Being a game requiring at least some degree of interactivity and player agency, The Flower Collectors can’t emulate the precise craft of Hitchcock, though by swapping the mystery’s thematic undercurrents for a more turbulent and wide-reaching plot, it helps to foreground the whodunit rather than the form. The period Barcelona setting, a fraught battleground between the State and a radical left-wing as enduring authoritarianism wanes in the face of proposed pluralism, is a brilliant one. And it’s in drawing on the legacy of Francisco Franco’s totalitarian regime that The Flower Collectors really shines as a parable, even if it can’t quite glimmer as a game.

The player-character, Jorge, a wheelchair-bound former police officer from whose balcony much of the game’s spying is done, is a holdover of the Franco regime’s clampdown on supposedly anti-Spanish artists, minorities, and free-thinkers. His sense of moral duty chafes against a bitter conservatism that is repeatedly challenged throughout the game’s story, which forces him to confront his past actions and current values. Jorge’s arc isn’t surprising or subtle, but it’s punctuated with some poignant moments of personal reflection, and it unfolds across a couple of hours in a way that is perfectly balanced with a developing mystery.

Since Jorge is confined to his leaky apartment, that mystery is unraveled with the help of Melinda, a spunky left-wing journalist who was supposed to meet an informant moments before he was gunned down in the plaza outside of Jorge’s window. This is the crime Jorge partially witnesses and spends the rest of The Flower Collectors attempting to solve, mostly by observing the locals through his binoculars or Melinda’s borrowed camera and sticking photographs and clues on a hidden pinboard. You quickly get to know who’s who; the cabaret singer who’s romantically entangled with a local waiter; the chess-playing Catholic priest who watches over a local homeless man; the unlikely Italian sisters who run the repair shop; the elderly lady who spends all day in her window, which is directly opposite Jorge’s. Each has their own personal story which ties into the overarching narrative, and as information is gleaned from Jorge’s photography and sketches, and Melinda’s eavesdropping and interviewing, a picture of what happened and why begins to form.
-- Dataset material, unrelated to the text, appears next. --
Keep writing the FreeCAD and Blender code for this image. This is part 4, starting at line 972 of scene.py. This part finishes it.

The pacey development of this story is engaging, though the gameplay largely isn’t. The Flower Collectors can’t help but make things too easy for you; it always points you to your next object or person of interest and deliberately removes potential fail states. In a few instances, Jorge is tasked with guiding a character across the plaza behind the backs of the investigating Policia, but the snooper won’t move if they’re in danger of getting caught. Several times I thought the game was letting me off the leash, only for a line of dialogue or an on-screen objective to immediately tell me where I should be looking. Arranging the evidence on the pinboard won’t allow you to place events in the wrong order or draw the wrong conclusions, and the very occasional instances in which Jorge is allowed to make a decision in how he responds to a character do little to change the shape of the narrative.
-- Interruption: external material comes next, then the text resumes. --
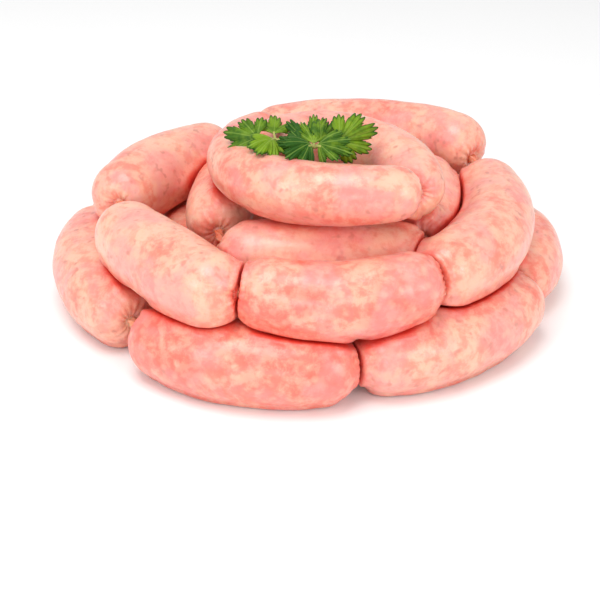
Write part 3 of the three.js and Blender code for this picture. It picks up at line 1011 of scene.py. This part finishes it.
@dataclass(frozen=True)
class LeafFinish:
    """Fresh parsley blade or stalk, lime to deep green."""

    name: str
    lime: Rgb
    deep: Rgb
    roughness: float
    vein: Rgb | None = None

    def make(self) -> bpy.types.Material:
        """Build the material."""
        material, bench, shader = new_material(self.name)
        blotches = bench.noise(bench.object_place(), 260.0, 3.0, 0.6)
        shade = bench.math("ADD", bench.attribute("green"), bench.ramp(blotches, 0.3, 0.7, -0.22, 0.22))
        color = bench.mix(bench.ramp(shade, 0.0, 1.0), self.lime, self.deep)
        height = blotches
        if self.vein:
            rim = bench.ramp(bench.attribute("rim"), 0.84, 1.0, 0.0, 0.9)
            color = bench.mix(rim, color, self.deep)
            veins = bench.attribute("vein")
            color = bench.mix(bench.ramp(veins, 0.35, 1.0, 0.0, 0.38), color, self.vein)
            height = bench.math("SUBTRACT", blotches, veins)
        relief = bench.add("ShaderNodeBump", {"Height": height, "Strength": 0.4, "Distance": 0.0003})
        rough = bench.ramp(blotches, 0.3, 0.7, self.roughness - 0.06, self.roughness + 0.1)
        bench.fill(shader, {
            "Base Color": color, "Roughness": rough, "Normal": relief.outputs["Normal"],
            "Specular IOR Level": 0.25, "Subsurface Weight": 0.12,
            "Subsurface Radius": (0.4, 1.0, 0.15), "Subsurface Scale": 0.0008,
        })
        return material


# The painted crease shade is a deep red mixed into the colour by the crease mask, standing in for shade in
# the creases; the wound casing reads no mask and takes only a trace of it.
CASING = CasingFinish(
    "moist_casing", fat=(0.88, 0.475, 0.34), lean=(0.80, 0.165, 0.115), bloom=(0.84, 0.30, 0.29),
    painted_crease_shade=(0.78, 0.05, 0.028), flecks=0.75, roughness=0.39, subsurface=0.4, depth=0.0035,
    coat=0.5, bump=0.45,
)
WOUND_CASING = CasingFinish(
    "wound_casing", fat=(0.85, 0.44, 0.27), lean=(0.72, 0.19, 0.10), bloom=(0.84, 0.36, 0.26),
    painted_crease_shade=(0.5, 0.07, 0.03),
    flecks=0.0, roughness=0.3, subsurface=0.6, depth=0.003, coat=0.4, bump=0.3, on_links=False,
)
LEAF = LeafFinish(
    "parsley_blade", lime=(0.17, 0.29, 0.006), deep=(0.018, 0.085, 0.003), roughness=0.55,
    vein=(0.26, 0.38, 0.06),
)
STALK = LeafFinish("parsley_stalk", lime=(0.42, 0.42, 0.12), deep=(0.20, 0.22, 0.06), roughness=0.4)


# ---- Studio ----


@dataclass
class SoftBox:
    """One soft light: where it stands, how wide it is and how bright."""

    name: str
    place: Place
    size: float
    power: float

    def build(self, aim: Vector) -> None:
        """Hang the light, facing the heap."""
        light = bpy.data.lights.new(self.name, "AREA")
        light.shape = "DISK"
        light.size = self.size
        light.energy = self.power
        lamp = bpy.data.objects.new(self.name, light)
        lamp.location = self.place
        lamp.rotation_euler = (aim - Vector(self.place)).to_track_quat("-Z", "Y").to_euler()
        bpy.context.scene.collection.objects.link(lamp)


@dataclass
class Studio:
    """A pale floor, soft lights and the camera."""

    floor_radius: float = 6.0
    floor_drop: float = 0.0002  # keeps the floor just under the part's lowest faces
    camera_place: Place = (-0.004396, -0.441642, 0.243659)
    camera_aim: Place = (-0.004396, -0.016502, -0.001101)
    camera_roll: float = math.radians(1.1)
    lens: float = 65.0
    air: Rgb = (1.0, 1.0, 1.0)
    air_strength: float = 0.66
    light_aim: Place = (0.0, 0.0, 0.04)
    lights: tuple[SoftBox, ...] = (
        SoftBox("soft_box_over", (-0.2, -0.25, 1.2), 0.7, 7.5),
        SoftBox("soft_box_left", (-0.9, -0.8, 0.75), 0.5, 3.6),
        SoftBox("soft_box_right", (0.9, -0.9, 0.6), 0.6, 4.5),
        SoftBox("soft_box_front", (-0.1, -1.25, 0.4), 0.3, 2.4),
    )

    def build_floor(self) -> None:
        """Lay a wide pale floor."""
        builder = bmesh.new()
        bmesh.ops.create_circle(builder, cap_ends=True, segments=96, radius=self.floor_radius)
        floor = new_object("floor", builder)
        floor.location.z = -self.floor_drop
        material, bench, shader = new_material("pale_floor")
        cloud = bench.noise(bench.object_place(), 3.0)
        color = bench.mix(cloud, (0.93, 0.93, 0.93), (0.90, 0.90, 0.90))
        bench.fill(shader, {"Base Color": color, "Roughness": 0.7, "Specular IOR Level": 0.2})
        floor.data.materials.append(material)

    def build_camera(self) -> None:
        """Set the camera at the heap's viewing angle."""
        camera = bpy.data.cameras.new("camera")
        camera.lens = self.lens
        camera.sensor_width = 36.0
        camera.clip_start = 0.01
        body = bpy.data.objects.new("camera", camera)
        look = (Vector(self.camera_aim) - Vector(self.camera_place)).to_track_quat("-Z", "Y")
        turn = look.to_matrix().to_4x4() @ Matrix.Rotation(self.camera_roll, 4, "Z")
        body.matrix_world = Matrix.Translation(self.camera_place) @ turn
        bpy.context.scene.collection.objects.link(body)
        bpy.context.scene.camera = body

    def build(self) -> None:
        """Set up the floor, the light and the camera."""
        self.build_floor()
        self.build_camera()
        world = bpy.data.worlds.new("soft_room")
        world.use_nodes = True
        background = world.node_tree.nodes["Background"]
        background.inputs["Color"].default_value = (*self.air, 1.0)
        background.inputs["Strength"].default_value = self.air_strength
        bpy.context.scene.world = world
        for light in self.lights:
            light.build(Vector(self.light_aim))
        bpy.context.scene.view_settings.view_transform = "Standard"


# ---- The whole scene ----


def dress(piece: bpy.types.Object, slot: str, nodes: tuple[str, ...], *materials: bpy.types.Material
          ) -> None:
    """Give a piece its materials, its slot and the plain solids it stands for.

    Args:
        piece: The piece.
        slot: Name of the part's material slot. Not used.
        nodes: Names of the solids that it replaces.
        materials: Its materials, in order.
    """
    for material in materials:
        piece.data.materials.append(material)
    if nodes:
        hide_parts(*nodes)
    log.info("%s: %d faces", piece.name, len(piece.data.polygons))


def main() -> None:
    """Build the string of links, the sprig and the studio."""
    logging.basicConfig(level=logging.INFO)
    skin_group = stuffed_skin_group()
    casing, wound = CASING.make(skin_group), WOUND_CASING.make(skin_group)

    string = StringOfLinks()
    string.lay_out()
    for number in range(len(LINKS)):
        dress(string.build_link(number), "casing", (f"link_{number + 1:02d}",), casing)
    for number in range(len(LINKS) - 1):
        dress(string.build_twist(number), "twisted_casing", (f"twist_{number + 1:02d}",), wound)
    for name, spine, end in (("tail_at_start", string.spines[0], 0), ("tail_at_end", string.spines[-1], 1)):
        dress(string.build_tail(name, spine, end), "twisted_casing", (), wound)

    sprig = ParsleySprig().build()
    dress(sprig, "parsley", ("parsley_sprig",), LEAF.make(), STALK.make())

    Studio().build()
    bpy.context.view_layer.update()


if __name__ == "__main__":
    main()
Some of this is a consequence of The Flower Collectors being a small, cheaply-made game; there evidently weren’t the resources for multiple branching paths and reams of optional dialogue. You can see this, too, in the rudimentary animations, as characters communicate their feelings in big, cartoonish gestures, and only ever seem to feel the same couple of broad emotions. Then again I mostly found this quite charming, and of a piece with the well-chosen animal characters – rarely has the idea of a snooping old woman been better communicated than with a turtle’s weathered face poking out of a headscarf.

It’s a shame that nobody exists in The Flower Collectors who isn’t integral to the plot and that the game never allows the player to venture from its specific, predetermined path. But the bones of a bigger and more expansive game are here, and that game might eventually come to exist on the strength of this one. For telling an important, earnest story, The Flower Collectors is well worth your time, but the fact it does so by daring to co-opt such iconic and challenging influences makes it worthy of your respect as well.